Absurd news item of the week: “Fox News Channel has sued liberal humorist Al Franken and the Penguin Group to stop them from using the phrase ‘fair and balanced’ in the title of his forthcoming book.”

The name of the book is slated to be Lies, and the Lying Liars Who Tell Them: A Fair and Balanced Look at the Right. It’s a joke, which means we’ve come full circle. News that really should be fair and balanced–fair, meaning a news organization has analyzed an issue and revealed its findings without prejudice, and balanced, meaning all points of view are accurately represented–has become the joke. And when someone tries to joke about it, they get nailed for telling the truth.

That’s the state of affairs we find ourselves in after the mainstream media’s pathetic coverage of the run-up to the war in Iraq, its breathless reportage during the invasion, and its scramble since then to figure out what went wrong–with the policymakers, not themselves. Coverage wasn’t fair because it didn’t critically examine the evidence presented to support the war–evidence that’s only now getting scrutiny. And it wasn’t balanced, because those who raised those issues got barely a mention. Remember the hundreds of thousands of Washington protesters who couldn’t get counted?

It has led some Big Thinkers to ponder what’s next. One of the biggest, James Fallows in The Atlantic (a former speechwriter for Jimmy Carter), thinks the commercial success of Fox News Channel’s right-wing pandering will force other media to declare their point of view, making us more like the European press, or the American press in the 19th century. “There will be liberal papers, radio shows, TV programs, and Web sites for liberals…,” he writes.

Fat chance. The problem, as we’ve said before, is that regional and national media (print and TV) don’t attempt to reach truly fair and balanced conclusions, wherever they may fall, because they’re afraid of alienating readers and viewers. Less alienation=bigger numbers, they figure. The resulting journalism–which (on a good day) translates fair and balanced to mean merely getting a comment from both sides–is just plain boring. It’s also dishonest, because both sides usually don’t deserve equal weight. Most government decisions pit private gain against the public interest–from a defense contract for a new weapons system down to a shopping center rezoning.

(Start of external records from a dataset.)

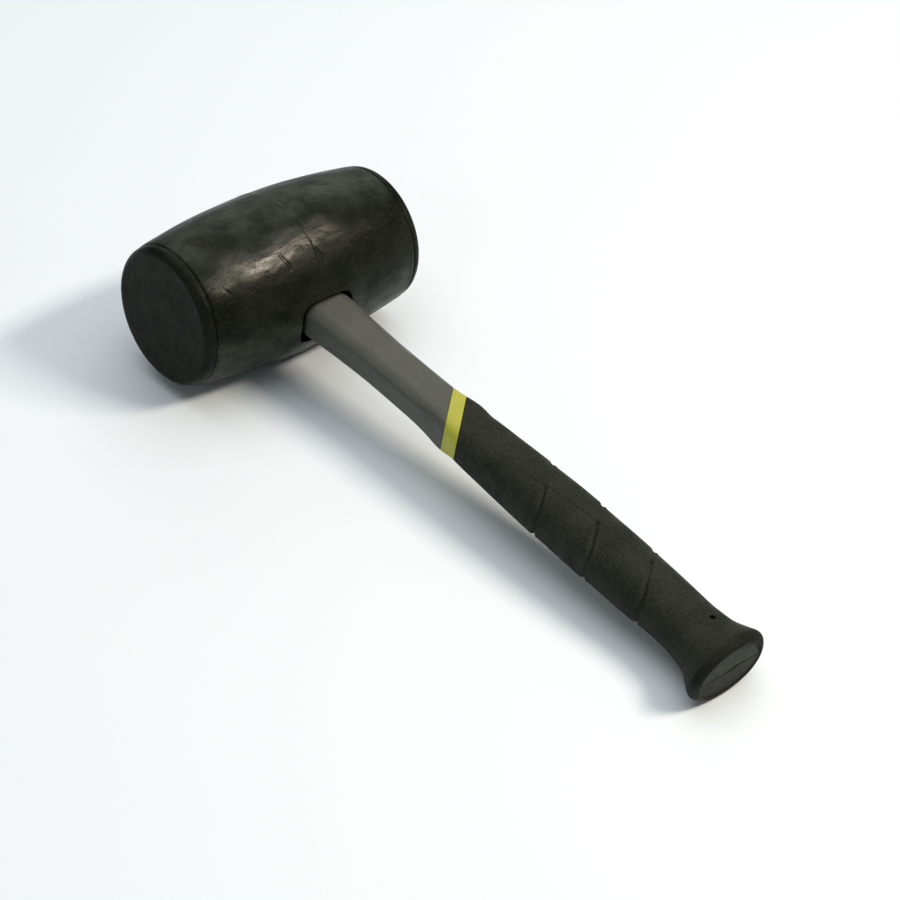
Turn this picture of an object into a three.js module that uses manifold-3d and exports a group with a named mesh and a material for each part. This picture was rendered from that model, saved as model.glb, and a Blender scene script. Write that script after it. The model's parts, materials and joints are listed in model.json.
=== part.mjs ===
// Rubber mallet: a barrel-shaped head of moulded rubber on a fibreglass-cored handle.
// Millimetres, +Z up. The mallet lies on its side: the head's belly and the underside of
// the handle's butt both touch z = 0, and the head's axis runs along X.
import * as THREE from 'three';
import { mergeVertices } from 'three/addons/utils/BufferGeometryUtils.js';
import Module from 'manifold-3d';

const wasm = await Module();
wasm.setup();

// ---------------------------------------------------------------------------------------
// Driving dimensions. A station is a distance from the head's axis toward the butt.
// ---------------------------------------------------------------------------------------
const GAP = 0.3;

const HEAD_LENGTH = 130;
const BELLY_RADIUS = 38.9;
const MOULD_LINE_RADIUS = 33.9;
const BEVEL_RADIUS = 33.5;
const FACE_RADIUS = 30.6;
const BEVEL_LENGTH = 5.4;
const FLASH_HEIGHT = 0.5;
const FLASH_HALF_WIDTH = 0.8;
const HEAD_SIDES = 64;

const EYE_HALF_WIDTH = 14.2;
const EYE_HALF_THICKNESS = 10.6;
const EYE_SQUARENESS = 4.5;
const BOND_DEPTH = 7;
const PLUG_THICKNESS = 6;
const PLUG_STATION = -37;

const TENON_HALF_WIDTH = 12.2;
const TENON_HALF_THICKNESS = 8.6;
const SHOULDER_STATION = 33;
const ROOT_LENGTH = 11;
const SPIGOT_HALF_WIDTH = 8.6;
const SPIGOT_HALF_THICKNESS = 6.2;
const SPIGOT_SQUARENESS = 2.6;
const CORE_RADIUS = 4.6;

const BAND_STATION = 126.9;
const BAND_LENGTH = 8.8;
const BAND_SLANT = THREE.MathUtils.degToRad(40);
// Nothing of the slanted band's ends lies farther than this from its station.
const BAND_REACH = 50;

const BUTT_STATION = 305.4;
const BUTT_ROUNDING = 7;
const BUTT_END_RATIO = 0.78;
const BUTT_ROUNDING_POWER = 2.2;
const SPIGOT_END_STATION = 288;
const CORE_END_STATION = 282;
const POCKET_DEPTH = 6;
const INSERT_RECESS = 0.3;
const INSERT_RIDGE = 1.5;
const INSERT_SHRINK = 1.2;
const INSERT_DROP = 0.6;

const GROOVE_SLANT = THREE.MathUtils.degToRad(35);
const GROOVE_WIDTH = 1.6;
const GROOVE_DEPTH = 1.0;
const GROOVE_STATIONS = [186, 218, 250.5];
const GROOVE_TOP_REACH = [-5, -0.5, 4];
const GROOVE_EDGE_REACH = 10.5;
const GROOVE_RUN = 40;
const PIN_HOLE_RADIUS = 1.3;
const PIN_HOLE_DEPTH = 2.6;
const PIN_HOLE_STATION = 286;
const PIN_HOLE_OFFSET = 3.2;

// Cutting blocks reach this far past the pieces that they cut.
const OVERCUT = 20;
const BLOCK_WIDTH = 900;
const BLOCK_HEIGHT = 200;

const SECTION_SIDES = 40;
const EYE_SIDES = 28;
const SPIGOT_SIDES = 24;
const CORE_SIDES = 16;
const BAR_SPACING = 22;
const SKIN_SPACING = 10;
const FLARE_STATION = 282;
const FLARE_SPACING = 2.4;

// ---------------------------------------------------------------------------------------
// Materials
// ---------------------------------------------------------------------------------------
function material(color, roughness) {
  return new THREE.MeshStandardMaterial({ color, roughness, metalness: 0 });
}

const HEAD_RUBBER = material(0x2b2e27, 0.62);
const GREY_PLASTIC = material(0x5b5c57, 0.5);
const BLACK_GRIP = material(0x373a33, 0.75);
const YELLOW_PLASTIC = material(0xbab74d, 0.45);
const BUTT_PLASTIC = material(0x4a5045, 0.5);
const FIBREGLASS = material(0xc9b98a, 0.4);
const EPOXY = material(0x3a3428, 0.35);

// ---------------------------------------------------------------------------------------
// Smooth profiles along the handle
// ---------------------------------------------------------------------------------------

// A curve through [station, value] points that never overshoots them.
function profile(points) {
  const slopes = points.map((point, i) => {
    const before = points[i - 1];
    const after = points[i + 1];
    if (!before || !after) {
      return 0;
    }
    const rise = (point[1] - before[1]) / (point[0] - before[0]);
    const next = (after[1] - point[1]) / (after[0] - point[0]);
    return rise * next > 0 ? (2 * rise * next) / (rise + next) : 0;
  });
  return (station) => {
    const last = points.length - 1;
    const clamped = THREE.MathUtils.clamp(station, points[0][0], points[last][0]);
    let i = 0;
    while (i < last - 1 && clamped > points[i + 1][0]) {
      i += 1;
    }
    const span = points[i + 1][0] - points[i][0];
    const t = (clamped - points[i][0]) / span;
    const startWeight = (1 + 2 * t) * (1 - t) ** 2;
    const endWeight = t * t * (3 - 2 * t);
    const startSlope = t * (1 - t) ** 2 * span * slopes[i];
    const endSlope = t * t * (t - 1) * span * slopes[i + 1];
    return startWeight * points[i][1] + endWeight * points[i + 1][1] + startSlope + endSlope;
  };
}

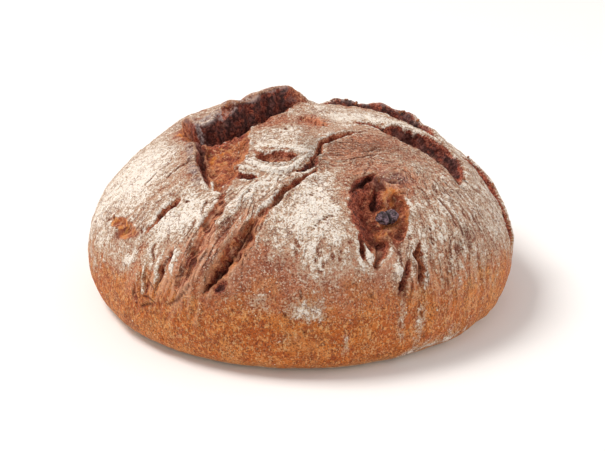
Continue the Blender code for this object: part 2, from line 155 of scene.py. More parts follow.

A good example of a story in which it’s clear which way the balance is leaning is on page 13. Last week, the Institute for Southern Studies in Durham put out a press release saying its was organizing a campaign against war profiteering in Iraq. It called for congressional hearings into the billions of dollars in contracts given to Halliburton, Bechtel and our own Research Triangle Institute. Radio stations in other parts of the U.S. followed up. But not a single local newspaper or television station covered the story of a local group that had gotten the support of such national figures as Noam Chomsky and Jim Hightower.

It reminds me of coverage of the FCC’s deregulation fiasco–as clear a case of public vs. private interest as there can be. It got scant attention at first, but it was a grassroots movement–like the one the Institute for Southern Studies is starting against war profiteering–that made the difference.

We’ll see how fair and balanced coverage of the war profiteering campaign is. If the past is any indication, it’ll probably be a joke.